Porsche musste seine Geschichte erforschen
Ganz andere Wirkungen hatte das Kapitel des Wirtschaftsjournalisten (und späteren Kontext-Autors) Ulrich Viehöver über Ferdinand Porsche: Viehöver wies als erster nach, dass die Nähe von Porsche zu den Nazis viel enger war, als bis dahin zugegeben. Und er wies nach, dass in dessen Werk in den letzten Kriegsjahren mehrere Hundert Zwangsarbeiter schufteten. Nichts davon war im damals noch ziemlich neuen Porsche-Museum erwähnt.

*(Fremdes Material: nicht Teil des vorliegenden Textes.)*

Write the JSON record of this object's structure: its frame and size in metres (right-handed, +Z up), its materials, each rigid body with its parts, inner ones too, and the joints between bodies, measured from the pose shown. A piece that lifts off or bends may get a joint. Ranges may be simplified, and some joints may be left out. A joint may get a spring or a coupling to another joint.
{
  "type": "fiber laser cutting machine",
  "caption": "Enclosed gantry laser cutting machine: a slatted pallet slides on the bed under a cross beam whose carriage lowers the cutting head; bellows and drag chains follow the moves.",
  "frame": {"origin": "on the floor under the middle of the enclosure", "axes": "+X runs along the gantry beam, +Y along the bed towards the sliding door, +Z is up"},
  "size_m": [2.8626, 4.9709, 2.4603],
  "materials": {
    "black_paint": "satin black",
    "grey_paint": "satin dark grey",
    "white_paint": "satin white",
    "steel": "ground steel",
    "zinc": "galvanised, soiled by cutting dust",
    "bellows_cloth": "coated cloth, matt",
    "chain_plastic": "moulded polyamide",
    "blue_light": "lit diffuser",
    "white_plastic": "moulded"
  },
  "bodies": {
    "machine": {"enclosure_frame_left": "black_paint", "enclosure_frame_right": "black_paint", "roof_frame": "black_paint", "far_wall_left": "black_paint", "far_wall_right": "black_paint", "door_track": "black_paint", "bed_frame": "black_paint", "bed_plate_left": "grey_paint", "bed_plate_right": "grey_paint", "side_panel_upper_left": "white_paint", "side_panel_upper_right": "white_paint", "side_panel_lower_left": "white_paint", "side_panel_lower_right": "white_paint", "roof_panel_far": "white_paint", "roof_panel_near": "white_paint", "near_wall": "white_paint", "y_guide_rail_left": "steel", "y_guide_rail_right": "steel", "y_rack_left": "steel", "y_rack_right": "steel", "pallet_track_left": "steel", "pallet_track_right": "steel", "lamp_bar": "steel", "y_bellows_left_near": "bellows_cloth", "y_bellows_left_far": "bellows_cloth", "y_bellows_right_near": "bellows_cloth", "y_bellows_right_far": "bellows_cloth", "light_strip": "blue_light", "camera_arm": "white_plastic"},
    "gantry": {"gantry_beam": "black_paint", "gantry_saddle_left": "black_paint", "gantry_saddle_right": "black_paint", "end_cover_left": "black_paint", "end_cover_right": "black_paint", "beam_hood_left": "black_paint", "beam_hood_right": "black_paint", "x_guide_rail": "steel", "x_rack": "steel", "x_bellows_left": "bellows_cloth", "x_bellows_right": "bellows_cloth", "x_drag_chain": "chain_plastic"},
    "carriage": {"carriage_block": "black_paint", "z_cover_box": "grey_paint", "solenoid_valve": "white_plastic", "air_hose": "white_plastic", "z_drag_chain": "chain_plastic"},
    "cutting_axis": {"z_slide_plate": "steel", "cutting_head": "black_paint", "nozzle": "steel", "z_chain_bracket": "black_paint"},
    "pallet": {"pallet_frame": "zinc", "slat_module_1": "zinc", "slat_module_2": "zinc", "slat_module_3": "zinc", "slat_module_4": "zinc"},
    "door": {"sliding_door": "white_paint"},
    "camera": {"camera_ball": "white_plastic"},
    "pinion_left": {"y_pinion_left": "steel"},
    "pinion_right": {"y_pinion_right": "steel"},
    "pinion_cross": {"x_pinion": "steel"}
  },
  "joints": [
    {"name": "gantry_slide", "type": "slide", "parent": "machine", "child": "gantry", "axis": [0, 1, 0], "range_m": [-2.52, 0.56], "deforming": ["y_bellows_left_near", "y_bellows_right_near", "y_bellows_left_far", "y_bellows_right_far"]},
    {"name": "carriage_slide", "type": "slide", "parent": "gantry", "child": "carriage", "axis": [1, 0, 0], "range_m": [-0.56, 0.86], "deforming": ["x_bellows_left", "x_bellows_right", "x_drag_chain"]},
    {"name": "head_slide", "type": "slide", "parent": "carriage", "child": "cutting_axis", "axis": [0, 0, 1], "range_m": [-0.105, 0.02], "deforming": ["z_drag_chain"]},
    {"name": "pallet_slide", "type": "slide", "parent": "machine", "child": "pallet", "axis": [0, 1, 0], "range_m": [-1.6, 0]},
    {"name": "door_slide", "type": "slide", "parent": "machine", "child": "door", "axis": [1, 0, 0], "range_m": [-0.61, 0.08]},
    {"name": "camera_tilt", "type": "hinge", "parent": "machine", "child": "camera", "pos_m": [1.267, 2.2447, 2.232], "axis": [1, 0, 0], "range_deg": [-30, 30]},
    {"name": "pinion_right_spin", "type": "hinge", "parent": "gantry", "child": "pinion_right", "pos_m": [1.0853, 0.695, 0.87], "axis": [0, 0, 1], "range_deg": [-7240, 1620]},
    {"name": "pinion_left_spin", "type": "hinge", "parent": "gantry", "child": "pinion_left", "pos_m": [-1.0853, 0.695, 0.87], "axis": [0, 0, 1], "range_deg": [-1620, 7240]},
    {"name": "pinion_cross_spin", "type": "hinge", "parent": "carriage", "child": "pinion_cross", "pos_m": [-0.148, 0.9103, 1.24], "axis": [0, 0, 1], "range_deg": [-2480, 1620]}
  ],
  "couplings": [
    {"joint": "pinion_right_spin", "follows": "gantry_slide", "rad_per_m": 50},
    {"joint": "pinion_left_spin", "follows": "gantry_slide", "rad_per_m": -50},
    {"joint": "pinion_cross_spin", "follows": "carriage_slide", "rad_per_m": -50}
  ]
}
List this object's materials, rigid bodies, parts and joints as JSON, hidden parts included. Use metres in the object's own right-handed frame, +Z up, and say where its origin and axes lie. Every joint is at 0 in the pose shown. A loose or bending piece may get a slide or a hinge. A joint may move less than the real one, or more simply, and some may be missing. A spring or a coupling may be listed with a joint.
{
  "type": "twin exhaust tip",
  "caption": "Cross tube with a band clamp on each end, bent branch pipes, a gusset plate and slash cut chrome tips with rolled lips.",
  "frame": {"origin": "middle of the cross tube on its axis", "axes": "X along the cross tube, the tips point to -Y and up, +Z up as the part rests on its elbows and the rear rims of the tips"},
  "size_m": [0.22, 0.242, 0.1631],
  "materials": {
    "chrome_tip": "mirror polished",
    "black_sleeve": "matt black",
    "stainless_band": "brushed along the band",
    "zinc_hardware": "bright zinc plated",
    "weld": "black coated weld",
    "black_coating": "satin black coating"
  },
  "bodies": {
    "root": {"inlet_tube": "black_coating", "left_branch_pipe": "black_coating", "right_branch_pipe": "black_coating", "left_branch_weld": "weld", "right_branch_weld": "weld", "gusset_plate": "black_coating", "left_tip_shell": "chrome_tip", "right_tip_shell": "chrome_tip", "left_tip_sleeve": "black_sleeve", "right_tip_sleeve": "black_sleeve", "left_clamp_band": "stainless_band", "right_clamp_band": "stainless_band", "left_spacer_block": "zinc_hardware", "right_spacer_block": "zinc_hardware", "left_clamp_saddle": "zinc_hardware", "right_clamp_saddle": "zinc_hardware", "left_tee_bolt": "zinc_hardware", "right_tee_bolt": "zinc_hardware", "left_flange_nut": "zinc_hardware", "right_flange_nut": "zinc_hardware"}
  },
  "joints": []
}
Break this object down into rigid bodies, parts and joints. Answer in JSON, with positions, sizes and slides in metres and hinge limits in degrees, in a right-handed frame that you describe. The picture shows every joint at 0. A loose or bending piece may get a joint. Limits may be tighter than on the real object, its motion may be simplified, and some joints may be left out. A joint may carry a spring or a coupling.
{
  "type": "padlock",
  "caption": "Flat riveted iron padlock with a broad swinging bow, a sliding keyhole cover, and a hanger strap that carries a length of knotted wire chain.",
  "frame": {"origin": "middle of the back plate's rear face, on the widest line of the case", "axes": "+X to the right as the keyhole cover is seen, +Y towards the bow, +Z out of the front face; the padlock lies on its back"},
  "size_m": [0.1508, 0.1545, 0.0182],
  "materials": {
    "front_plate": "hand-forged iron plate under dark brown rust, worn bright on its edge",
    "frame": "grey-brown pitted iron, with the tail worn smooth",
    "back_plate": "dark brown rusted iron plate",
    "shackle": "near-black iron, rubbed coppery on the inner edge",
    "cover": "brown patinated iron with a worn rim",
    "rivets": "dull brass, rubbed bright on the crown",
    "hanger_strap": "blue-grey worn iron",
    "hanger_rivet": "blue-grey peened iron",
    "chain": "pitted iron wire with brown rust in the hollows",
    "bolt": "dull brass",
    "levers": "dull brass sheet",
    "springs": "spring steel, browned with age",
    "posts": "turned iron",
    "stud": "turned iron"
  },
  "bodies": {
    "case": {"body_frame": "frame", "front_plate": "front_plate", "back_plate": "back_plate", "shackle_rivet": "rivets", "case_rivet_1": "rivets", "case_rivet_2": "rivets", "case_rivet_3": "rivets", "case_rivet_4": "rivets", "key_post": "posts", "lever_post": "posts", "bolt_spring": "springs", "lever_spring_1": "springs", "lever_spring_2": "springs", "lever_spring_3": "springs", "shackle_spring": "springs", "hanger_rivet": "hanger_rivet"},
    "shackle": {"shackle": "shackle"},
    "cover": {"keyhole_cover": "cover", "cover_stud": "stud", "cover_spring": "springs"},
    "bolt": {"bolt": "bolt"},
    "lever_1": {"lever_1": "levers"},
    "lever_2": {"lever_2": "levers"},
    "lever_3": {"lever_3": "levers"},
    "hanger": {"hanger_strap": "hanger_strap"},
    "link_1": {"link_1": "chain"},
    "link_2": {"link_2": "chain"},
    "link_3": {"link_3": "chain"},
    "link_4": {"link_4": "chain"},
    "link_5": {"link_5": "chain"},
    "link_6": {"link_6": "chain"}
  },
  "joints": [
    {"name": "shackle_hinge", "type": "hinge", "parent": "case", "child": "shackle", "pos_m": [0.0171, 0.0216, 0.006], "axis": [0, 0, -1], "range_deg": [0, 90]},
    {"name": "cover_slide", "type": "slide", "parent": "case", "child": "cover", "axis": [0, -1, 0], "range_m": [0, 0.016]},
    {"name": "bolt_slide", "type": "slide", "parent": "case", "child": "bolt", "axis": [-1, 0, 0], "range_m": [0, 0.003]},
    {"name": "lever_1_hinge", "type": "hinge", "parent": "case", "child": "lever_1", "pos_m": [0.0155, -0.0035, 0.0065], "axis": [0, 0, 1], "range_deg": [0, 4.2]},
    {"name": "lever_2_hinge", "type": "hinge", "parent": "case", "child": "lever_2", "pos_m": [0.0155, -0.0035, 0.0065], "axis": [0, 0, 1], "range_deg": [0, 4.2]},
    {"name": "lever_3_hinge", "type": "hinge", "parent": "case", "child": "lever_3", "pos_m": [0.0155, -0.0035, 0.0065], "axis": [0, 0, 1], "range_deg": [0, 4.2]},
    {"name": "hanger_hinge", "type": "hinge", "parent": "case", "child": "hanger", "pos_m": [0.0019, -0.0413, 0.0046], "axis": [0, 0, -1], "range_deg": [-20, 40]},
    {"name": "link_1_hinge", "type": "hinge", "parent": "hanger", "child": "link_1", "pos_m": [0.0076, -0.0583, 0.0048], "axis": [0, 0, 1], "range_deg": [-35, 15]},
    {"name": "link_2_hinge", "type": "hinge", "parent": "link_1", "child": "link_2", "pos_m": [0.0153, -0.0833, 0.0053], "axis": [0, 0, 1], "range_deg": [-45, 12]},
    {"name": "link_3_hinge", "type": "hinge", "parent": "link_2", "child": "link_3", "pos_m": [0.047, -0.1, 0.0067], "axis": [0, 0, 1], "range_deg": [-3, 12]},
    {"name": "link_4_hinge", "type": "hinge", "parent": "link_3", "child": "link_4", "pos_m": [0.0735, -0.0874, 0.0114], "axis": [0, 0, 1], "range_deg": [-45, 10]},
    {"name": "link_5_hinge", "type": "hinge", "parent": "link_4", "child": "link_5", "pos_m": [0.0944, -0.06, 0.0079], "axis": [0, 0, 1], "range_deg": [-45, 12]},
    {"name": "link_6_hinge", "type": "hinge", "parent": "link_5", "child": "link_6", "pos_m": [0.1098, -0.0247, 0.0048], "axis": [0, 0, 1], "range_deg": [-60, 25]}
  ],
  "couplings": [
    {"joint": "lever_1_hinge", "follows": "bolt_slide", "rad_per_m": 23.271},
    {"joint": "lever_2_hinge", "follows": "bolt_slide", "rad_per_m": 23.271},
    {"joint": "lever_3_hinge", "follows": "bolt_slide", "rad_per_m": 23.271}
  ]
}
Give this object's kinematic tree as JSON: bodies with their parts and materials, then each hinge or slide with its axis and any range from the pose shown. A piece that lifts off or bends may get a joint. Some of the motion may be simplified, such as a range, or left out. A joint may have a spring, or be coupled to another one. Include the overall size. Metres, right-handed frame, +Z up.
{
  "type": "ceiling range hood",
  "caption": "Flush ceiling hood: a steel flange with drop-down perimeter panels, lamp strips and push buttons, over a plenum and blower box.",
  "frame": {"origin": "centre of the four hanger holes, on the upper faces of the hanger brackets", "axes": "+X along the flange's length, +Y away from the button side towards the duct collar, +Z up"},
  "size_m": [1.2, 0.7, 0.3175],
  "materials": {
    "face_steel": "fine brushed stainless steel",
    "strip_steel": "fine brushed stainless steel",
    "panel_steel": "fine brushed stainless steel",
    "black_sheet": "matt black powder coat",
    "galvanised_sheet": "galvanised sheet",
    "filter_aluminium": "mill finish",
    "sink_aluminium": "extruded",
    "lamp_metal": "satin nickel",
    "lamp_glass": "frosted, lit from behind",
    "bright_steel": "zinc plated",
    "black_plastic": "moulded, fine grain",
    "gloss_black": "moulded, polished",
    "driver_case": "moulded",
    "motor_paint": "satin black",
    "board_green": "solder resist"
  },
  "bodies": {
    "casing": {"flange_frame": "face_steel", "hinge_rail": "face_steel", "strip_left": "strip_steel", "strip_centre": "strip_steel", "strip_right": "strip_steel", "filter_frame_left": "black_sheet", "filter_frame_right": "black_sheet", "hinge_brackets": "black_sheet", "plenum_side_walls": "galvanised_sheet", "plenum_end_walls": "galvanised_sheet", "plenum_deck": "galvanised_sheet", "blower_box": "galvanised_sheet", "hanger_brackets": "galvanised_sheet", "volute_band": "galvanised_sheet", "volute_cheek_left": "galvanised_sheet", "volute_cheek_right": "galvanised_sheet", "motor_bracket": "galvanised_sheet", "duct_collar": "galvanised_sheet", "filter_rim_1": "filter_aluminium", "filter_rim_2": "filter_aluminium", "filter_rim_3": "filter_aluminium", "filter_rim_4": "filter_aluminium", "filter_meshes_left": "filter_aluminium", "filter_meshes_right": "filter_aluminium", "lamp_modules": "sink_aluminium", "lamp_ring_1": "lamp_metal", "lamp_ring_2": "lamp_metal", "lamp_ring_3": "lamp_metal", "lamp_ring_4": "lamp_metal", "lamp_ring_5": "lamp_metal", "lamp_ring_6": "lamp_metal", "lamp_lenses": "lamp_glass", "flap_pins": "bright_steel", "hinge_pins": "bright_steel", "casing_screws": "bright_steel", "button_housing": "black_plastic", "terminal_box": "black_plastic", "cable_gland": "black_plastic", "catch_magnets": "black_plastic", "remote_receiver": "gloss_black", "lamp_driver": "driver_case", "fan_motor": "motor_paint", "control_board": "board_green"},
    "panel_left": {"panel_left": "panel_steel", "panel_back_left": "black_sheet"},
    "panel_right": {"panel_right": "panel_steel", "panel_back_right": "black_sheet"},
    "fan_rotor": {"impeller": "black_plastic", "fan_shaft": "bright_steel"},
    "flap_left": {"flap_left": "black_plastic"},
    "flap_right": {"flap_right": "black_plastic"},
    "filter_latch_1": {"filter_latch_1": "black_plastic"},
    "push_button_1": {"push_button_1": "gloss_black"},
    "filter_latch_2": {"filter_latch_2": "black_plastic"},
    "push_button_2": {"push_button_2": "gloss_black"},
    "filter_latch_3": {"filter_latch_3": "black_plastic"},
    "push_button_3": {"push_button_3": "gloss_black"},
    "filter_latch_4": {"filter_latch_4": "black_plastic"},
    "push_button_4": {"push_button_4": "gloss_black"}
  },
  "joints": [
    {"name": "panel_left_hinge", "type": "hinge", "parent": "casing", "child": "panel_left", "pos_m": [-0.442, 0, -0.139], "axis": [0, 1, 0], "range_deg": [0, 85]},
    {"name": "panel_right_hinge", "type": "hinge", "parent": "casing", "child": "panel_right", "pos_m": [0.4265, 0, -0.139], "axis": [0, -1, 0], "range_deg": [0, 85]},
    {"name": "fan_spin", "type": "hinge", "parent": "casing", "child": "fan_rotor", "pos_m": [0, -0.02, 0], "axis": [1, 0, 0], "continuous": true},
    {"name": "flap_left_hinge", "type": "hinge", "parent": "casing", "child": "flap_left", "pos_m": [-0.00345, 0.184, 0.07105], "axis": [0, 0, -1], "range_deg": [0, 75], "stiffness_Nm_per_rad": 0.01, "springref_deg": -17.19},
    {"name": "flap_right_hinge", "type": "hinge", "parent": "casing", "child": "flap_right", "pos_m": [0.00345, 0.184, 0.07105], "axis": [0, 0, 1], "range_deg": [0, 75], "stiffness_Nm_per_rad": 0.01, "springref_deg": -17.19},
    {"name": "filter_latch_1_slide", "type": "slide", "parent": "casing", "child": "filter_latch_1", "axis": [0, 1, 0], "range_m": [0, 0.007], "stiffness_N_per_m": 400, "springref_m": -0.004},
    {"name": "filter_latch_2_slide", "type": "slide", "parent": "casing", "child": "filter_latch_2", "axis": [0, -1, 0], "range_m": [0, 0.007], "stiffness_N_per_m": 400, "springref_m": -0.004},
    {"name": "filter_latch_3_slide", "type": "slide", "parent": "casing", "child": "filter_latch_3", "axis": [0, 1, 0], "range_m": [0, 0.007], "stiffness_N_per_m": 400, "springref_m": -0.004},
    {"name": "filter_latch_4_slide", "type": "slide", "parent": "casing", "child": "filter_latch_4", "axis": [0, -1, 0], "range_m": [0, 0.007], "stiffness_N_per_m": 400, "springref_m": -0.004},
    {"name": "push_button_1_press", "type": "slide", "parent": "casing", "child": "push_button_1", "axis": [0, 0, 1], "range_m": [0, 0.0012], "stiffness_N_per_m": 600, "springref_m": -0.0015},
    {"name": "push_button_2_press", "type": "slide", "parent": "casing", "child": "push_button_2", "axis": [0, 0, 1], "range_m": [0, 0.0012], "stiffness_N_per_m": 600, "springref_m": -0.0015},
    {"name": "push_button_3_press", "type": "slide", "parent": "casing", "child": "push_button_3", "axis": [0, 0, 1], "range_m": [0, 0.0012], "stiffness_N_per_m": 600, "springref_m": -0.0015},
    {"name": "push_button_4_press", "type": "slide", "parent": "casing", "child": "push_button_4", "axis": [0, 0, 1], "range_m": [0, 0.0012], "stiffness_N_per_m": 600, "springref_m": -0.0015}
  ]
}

Als Folge von Viehövers Aufsatz musste sich der Autobauer vielen kritischen Fragen in den Medien stellen. Gegenüber der israelischen Tageszeitung "Haaretz" erklärte der damalige Leiter des Porsche-Archivs Dieter Landenberger schließlich, "dass das Unternehmen die neuen Erkenntnisse mit der gebotenen Ernsthaftigkeit behandeln und noch in diesem Jahr eine umfassende externe historische Studie in Auftrag geben wird".
Es dauerte fünf Jahre, bis der Stuttgarter Geschichtsprofessor Wolfram Pyta den Zuschlag bekam. 2017 erschien sein Buch "Vom Konstruktionsbüro zur Weltmarke". Pyta unterschlug darin jeglichen Verweis auf den Text aus dem Täter-Buch, der den Anstoß für seine Beauftragung gegeben hatte, und zeichnete Ferdinand Porsche und dessen Schwiegersohn Anton Piëch in mildem Licht als brave Mitläufer. Zu milde und mit zu vielen Leerstellen, wie Viehöver kurz nach Erscheinen in Kontext monierte. Auch, weil eine wichtige Quelle nicht beachtet wurde: Der in den USA liegende Nachlass von Adolf Rosenberger, der mit Porsche und Piëch zu den Firmengründern gehörte, 1935 aber aus der Firma gedrängt wurde – weil er Jude war, wie Rosenberger später erklärte, und das für Geschäfte mit dem Regime nicht opportun gewesen sei.
Ob der Vorwurf stimmt, lässt sich nicht mit letzter Gewissheit sagen. Pyta sieht in seinem Buch keinen zwingenden Zusammenhang. Die Auswertung des Rosenberger-Nachlasses hätte dem zumindest noch eine andere Sichtweise entgegengestellt. Eine Mitarbeiterin von Pyta, so hieß es später, habe zwar bei den Nachlassverwalterinnen angerufen und nach alten Dokumenten gefragt. Doch dann habe sich niemand mehr gemeldet.
Diese lückenhafte Quellenrecherche beschreibt auch Eberhard Reuß' Text "'Man muss von Arisierung sprechen': Der Fall Adolf Rosenberger", der in der neuen Auflage des NS-Täter-Buches nun den Porsche-Artikel ergänzt.
Massenmörder und Mitläufer
Während Pytas Porsche-Buch mit 300.000 Euro gesponsert wurde, waren es vor allem Kleinspenden, die die erste Auflage des Täter-Buches 2009 ermöglichten. Entstanden war das Vorhaben auf Anregung von Aktiven aus den Stuttgarter Stolperstein-Gruppen, die bei ihren Recherchen zu NS-Opfern immer wieder auch auf Namen von Stuttgartern stießen, die auf irgendeine Weise in die Verbrechen des Nazi-Regimes verstrickt waren. Das konnten Massenmörder oder Mitläufer sein, "es gab (und gibt) keinen homogen Tätertyp", schreibt Herausgeber Abmayr im Vorwort der neuen Ausgabe zum bewusst breit gewählten Täterbegriff. Die Porträtierten "haben den zwölf Jahre dauernden Terror des NS-Regimes dadurch ermöglicht, dass sie mitgemacht haben – als Verkünder rassistischer Theorien, als gläubige Partei-Mitglieder, als von den Nazis ernannte Gemeinderäte, der Karriere oder sonstiger Vorteile wegen oder, oder, oder."